**Task statement:**
In the listing below, locate the lines bearing the word "return". Copy every one of them.

**Data records:**
* Begin *
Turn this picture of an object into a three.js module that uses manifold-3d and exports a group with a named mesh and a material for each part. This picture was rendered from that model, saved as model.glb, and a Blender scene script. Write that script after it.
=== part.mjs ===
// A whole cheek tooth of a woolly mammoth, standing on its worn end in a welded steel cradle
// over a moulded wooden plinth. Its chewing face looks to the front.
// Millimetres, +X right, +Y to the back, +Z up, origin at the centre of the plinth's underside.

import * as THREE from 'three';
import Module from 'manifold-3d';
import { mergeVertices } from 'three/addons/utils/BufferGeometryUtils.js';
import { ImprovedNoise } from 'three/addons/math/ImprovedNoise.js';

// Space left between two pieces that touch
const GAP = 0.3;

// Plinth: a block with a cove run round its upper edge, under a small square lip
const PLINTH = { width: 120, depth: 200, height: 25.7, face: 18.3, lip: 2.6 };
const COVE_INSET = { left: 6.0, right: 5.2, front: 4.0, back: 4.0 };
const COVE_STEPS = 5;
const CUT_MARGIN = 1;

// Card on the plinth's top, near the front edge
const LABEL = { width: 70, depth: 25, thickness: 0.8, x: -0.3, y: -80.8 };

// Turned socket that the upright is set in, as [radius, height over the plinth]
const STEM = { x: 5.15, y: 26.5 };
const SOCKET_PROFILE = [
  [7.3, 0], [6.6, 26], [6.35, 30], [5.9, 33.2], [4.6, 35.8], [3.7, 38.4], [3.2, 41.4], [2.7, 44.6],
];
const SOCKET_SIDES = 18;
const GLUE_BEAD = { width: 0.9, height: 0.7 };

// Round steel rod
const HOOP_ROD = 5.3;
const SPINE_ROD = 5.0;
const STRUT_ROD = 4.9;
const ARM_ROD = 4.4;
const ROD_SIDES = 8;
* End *
* Begin *
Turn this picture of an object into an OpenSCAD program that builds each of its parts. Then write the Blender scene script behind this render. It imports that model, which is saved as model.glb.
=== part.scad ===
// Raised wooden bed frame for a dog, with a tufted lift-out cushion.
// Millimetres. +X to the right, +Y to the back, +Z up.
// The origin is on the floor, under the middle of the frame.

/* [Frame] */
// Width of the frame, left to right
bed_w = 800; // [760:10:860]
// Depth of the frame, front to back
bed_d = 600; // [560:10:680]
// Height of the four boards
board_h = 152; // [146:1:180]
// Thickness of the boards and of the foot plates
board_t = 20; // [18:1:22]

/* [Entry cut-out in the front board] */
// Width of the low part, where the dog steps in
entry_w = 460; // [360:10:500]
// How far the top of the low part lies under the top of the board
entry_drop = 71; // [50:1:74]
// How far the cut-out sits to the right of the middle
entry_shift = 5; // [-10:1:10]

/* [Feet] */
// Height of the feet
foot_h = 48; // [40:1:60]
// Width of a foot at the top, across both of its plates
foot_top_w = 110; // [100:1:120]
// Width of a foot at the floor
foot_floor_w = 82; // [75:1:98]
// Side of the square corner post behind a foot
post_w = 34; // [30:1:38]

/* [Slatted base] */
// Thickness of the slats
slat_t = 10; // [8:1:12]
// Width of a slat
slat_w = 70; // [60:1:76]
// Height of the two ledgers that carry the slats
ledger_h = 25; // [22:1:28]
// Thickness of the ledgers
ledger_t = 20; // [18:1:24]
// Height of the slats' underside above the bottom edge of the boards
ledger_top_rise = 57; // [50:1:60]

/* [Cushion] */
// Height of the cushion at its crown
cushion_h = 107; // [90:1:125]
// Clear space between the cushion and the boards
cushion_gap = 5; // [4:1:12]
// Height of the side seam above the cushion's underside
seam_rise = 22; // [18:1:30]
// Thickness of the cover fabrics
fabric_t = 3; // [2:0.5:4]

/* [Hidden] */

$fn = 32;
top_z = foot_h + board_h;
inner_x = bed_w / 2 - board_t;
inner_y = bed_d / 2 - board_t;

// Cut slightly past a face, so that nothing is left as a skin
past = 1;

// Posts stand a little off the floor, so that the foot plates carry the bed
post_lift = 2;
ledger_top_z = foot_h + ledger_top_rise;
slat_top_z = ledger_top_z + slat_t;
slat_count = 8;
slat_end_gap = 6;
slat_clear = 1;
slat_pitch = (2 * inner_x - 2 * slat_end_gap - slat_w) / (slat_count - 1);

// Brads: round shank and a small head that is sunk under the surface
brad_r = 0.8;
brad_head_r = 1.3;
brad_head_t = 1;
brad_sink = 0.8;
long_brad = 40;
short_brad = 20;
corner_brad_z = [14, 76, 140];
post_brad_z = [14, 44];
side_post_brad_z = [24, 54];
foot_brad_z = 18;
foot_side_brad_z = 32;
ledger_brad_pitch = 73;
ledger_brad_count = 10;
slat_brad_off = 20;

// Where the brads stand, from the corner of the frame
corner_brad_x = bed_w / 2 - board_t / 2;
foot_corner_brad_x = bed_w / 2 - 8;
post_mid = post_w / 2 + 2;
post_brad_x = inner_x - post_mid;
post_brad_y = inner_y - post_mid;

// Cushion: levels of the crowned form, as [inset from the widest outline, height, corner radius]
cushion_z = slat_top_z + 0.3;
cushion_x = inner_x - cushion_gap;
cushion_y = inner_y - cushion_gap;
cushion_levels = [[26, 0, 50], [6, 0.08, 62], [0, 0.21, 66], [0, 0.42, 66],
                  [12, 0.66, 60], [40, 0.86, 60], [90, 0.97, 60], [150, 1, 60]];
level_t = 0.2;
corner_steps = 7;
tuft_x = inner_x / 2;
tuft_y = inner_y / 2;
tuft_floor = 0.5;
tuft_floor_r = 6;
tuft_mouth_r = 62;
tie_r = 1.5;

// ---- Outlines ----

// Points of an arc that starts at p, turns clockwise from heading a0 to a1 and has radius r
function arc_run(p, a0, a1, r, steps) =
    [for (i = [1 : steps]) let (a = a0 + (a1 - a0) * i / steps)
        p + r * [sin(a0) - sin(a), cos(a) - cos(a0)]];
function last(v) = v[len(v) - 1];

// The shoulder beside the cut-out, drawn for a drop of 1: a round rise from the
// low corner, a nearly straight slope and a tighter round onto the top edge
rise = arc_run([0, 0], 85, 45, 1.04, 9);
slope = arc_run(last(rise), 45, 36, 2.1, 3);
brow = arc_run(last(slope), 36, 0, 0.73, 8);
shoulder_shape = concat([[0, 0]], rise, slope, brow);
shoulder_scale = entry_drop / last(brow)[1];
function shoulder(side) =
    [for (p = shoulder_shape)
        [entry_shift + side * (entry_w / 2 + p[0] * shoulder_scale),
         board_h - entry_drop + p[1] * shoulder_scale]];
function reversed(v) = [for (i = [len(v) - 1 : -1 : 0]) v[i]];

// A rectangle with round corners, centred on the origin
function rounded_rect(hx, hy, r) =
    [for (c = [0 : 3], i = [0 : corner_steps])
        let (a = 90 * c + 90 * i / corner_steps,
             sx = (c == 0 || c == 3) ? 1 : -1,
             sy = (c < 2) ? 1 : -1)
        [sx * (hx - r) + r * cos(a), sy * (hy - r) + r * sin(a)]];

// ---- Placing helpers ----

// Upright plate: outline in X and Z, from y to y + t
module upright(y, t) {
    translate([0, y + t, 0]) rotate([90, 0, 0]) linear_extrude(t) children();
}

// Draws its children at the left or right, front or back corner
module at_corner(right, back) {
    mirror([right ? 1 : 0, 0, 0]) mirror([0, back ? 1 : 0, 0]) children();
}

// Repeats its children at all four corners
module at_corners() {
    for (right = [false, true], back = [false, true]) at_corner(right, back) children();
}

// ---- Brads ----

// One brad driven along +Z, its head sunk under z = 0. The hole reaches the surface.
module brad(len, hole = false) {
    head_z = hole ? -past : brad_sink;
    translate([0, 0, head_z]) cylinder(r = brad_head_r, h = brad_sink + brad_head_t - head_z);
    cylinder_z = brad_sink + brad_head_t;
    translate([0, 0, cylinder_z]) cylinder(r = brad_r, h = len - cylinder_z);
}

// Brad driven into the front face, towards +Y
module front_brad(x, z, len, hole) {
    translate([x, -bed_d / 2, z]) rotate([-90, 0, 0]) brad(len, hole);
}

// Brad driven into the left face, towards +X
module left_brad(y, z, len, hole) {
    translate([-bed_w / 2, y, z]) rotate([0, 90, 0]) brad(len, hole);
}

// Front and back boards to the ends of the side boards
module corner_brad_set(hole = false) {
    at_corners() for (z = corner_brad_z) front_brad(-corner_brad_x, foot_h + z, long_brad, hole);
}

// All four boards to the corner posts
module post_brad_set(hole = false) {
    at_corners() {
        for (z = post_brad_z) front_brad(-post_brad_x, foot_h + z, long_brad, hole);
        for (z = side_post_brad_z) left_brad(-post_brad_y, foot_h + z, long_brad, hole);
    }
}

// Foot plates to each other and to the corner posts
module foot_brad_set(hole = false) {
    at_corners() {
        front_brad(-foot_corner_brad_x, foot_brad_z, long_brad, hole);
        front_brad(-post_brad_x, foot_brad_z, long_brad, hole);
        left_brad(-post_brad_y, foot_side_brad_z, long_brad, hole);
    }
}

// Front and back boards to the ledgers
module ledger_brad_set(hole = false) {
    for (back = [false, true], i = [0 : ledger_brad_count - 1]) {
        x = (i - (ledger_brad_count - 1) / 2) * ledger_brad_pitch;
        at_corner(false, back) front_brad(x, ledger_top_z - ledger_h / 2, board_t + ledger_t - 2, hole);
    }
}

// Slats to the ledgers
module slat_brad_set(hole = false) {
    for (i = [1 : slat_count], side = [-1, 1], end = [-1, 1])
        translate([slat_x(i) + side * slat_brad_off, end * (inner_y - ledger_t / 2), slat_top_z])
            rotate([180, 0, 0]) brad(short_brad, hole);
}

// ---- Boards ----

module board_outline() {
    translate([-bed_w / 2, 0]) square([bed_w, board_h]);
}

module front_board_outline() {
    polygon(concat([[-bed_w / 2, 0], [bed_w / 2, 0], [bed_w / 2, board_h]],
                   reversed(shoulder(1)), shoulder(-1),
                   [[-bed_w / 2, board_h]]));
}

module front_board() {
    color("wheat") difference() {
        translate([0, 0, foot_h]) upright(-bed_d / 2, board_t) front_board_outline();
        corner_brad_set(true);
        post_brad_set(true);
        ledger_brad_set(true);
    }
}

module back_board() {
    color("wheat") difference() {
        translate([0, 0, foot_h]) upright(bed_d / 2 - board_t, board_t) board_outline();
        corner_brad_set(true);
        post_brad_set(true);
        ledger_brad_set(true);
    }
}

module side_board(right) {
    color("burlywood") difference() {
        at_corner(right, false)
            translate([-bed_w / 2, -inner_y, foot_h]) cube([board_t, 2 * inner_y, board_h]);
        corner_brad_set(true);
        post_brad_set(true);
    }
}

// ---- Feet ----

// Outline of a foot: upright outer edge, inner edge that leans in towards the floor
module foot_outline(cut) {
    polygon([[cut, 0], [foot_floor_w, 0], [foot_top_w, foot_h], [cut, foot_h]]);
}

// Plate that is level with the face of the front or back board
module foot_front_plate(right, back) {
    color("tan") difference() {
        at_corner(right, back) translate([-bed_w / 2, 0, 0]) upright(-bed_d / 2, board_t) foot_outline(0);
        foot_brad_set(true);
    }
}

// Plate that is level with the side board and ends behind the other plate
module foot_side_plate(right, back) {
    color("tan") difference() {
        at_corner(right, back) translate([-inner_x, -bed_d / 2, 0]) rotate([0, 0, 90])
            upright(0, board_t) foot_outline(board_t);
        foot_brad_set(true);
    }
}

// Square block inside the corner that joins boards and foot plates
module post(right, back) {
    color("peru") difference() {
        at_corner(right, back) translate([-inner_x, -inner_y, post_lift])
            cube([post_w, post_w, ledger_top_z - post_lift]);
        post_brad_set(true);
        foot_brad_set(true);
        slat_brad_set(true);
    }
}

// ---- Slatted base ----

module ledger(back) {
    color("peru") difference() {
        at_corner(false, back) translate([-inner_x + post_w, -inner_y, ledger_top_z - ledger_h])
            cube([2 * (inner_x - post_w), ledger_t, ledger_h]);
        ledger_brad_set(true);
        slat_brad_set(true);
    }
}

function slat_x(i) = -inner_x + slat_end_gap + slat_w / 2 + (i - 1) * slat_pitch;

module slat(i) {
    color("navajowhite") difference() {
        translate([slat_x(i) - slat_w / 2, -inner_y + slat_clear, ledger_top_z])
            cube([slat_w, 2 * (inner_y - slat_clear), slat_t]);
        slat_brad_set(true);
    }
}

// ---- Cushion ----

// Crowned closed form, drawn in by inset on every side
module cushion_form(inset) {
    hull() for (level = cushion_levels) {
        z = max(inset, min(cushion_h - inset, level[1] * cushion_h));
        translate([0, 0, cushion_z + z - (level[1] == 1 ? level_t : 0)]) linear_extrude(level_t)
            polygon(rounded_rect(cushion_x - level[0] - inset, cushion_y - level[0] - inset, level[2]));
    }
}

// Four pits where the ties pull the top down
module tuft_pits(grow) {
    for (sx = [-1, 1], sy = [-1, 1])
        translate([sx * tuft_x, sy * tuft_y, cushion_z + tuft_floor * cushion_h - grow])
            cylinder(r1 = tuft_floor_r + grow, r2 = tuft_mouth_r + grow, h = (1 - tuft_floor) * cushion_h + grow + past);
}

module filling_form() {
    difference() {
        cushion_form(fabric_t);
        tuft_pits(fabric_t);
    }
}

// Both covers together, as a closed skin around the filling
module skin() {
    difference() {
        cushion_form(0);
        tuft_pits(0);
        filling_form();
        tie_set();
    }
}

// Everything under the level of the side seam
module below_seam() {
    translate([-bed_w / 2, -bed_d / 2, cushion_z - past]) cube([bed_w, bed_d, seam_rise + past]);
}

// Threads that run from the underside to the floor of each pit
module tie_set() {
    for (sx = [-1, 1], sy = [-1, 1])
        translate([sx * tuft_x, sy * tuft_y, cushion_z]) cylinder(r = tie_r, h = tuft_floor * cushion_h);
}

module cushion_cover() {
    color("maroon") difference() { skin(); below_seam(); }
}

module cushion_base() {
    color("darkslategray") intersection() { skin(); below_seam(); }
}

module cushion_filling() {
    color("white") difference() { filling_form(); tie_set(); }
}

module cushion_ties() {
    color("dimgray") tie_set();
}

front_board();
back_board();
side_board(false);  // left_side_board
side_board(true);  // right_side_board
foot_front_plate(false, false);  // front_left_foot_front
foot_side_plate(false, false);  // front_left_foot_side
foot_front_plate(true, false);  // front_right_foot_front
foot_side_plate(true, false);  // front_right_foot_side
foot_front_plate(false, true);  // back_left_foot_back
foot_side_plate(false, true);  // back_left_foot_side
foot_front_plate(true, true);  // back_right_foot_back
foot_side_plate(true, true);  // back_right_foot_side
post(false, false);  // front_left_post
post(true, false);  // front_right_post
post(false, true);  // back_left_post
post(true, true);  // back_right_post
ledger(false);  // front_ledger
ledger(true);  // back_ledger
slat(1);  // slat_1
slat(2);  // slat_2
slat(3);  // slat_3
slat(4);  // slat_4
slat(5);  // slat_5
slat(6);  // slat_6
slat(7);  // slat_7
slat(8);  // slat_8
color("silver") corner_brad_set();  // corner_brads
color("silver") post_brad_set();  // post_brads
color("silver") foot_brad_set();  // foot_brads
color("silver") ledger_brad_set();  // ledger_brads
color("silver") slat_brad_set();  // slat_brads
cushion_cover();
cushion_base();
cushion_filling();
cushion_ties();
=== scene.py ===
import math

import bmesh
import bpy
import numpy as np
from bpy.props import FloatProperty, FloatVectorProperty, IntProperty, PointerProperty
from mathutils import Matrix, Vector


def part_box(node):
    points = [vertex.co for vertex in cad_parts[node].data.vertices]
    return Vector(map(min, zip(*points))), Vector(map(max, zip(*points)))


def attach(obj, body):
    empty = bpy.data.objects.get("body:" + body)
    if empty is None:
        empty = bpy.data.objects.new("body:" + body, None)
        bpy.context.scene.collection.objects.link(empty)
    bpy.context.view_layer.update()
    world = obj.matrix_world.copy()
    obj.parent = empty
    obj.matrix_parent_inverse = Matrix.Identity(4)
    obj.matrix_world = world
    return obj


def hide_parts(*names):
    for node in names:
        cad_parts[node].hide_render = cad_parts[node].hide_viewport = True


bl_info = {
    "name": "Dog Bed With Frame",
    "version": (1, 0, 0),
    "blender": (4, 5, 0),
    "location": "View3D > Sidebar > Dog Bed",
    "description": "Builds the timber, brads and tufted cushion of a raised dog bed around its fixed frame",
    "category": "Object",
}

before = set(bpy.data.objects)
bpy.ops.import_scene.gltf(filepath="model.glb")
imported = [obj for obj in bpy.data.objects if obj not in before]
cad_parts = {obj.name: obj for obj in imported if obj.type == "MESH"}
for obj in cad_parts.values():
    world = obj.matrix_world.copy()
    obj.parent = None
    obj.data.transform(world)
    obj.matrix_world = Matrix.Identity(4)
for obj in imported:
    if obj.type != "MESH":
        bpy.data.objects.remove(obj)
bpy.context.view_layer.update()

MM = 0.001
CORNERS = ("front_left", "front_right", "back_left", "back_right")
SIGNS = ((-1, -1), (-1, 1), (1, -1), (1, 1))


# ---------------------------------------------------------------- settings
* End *
* Begin *
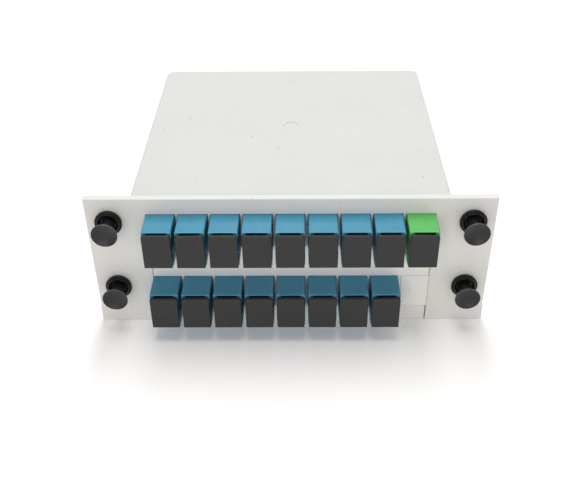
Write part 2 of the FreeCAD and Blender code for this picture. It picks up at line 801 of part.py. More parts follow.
* End *
**Task solution:**
    return Vector(map(min, zip(*points))), Vector(map(max, zip(*points)))
    return obj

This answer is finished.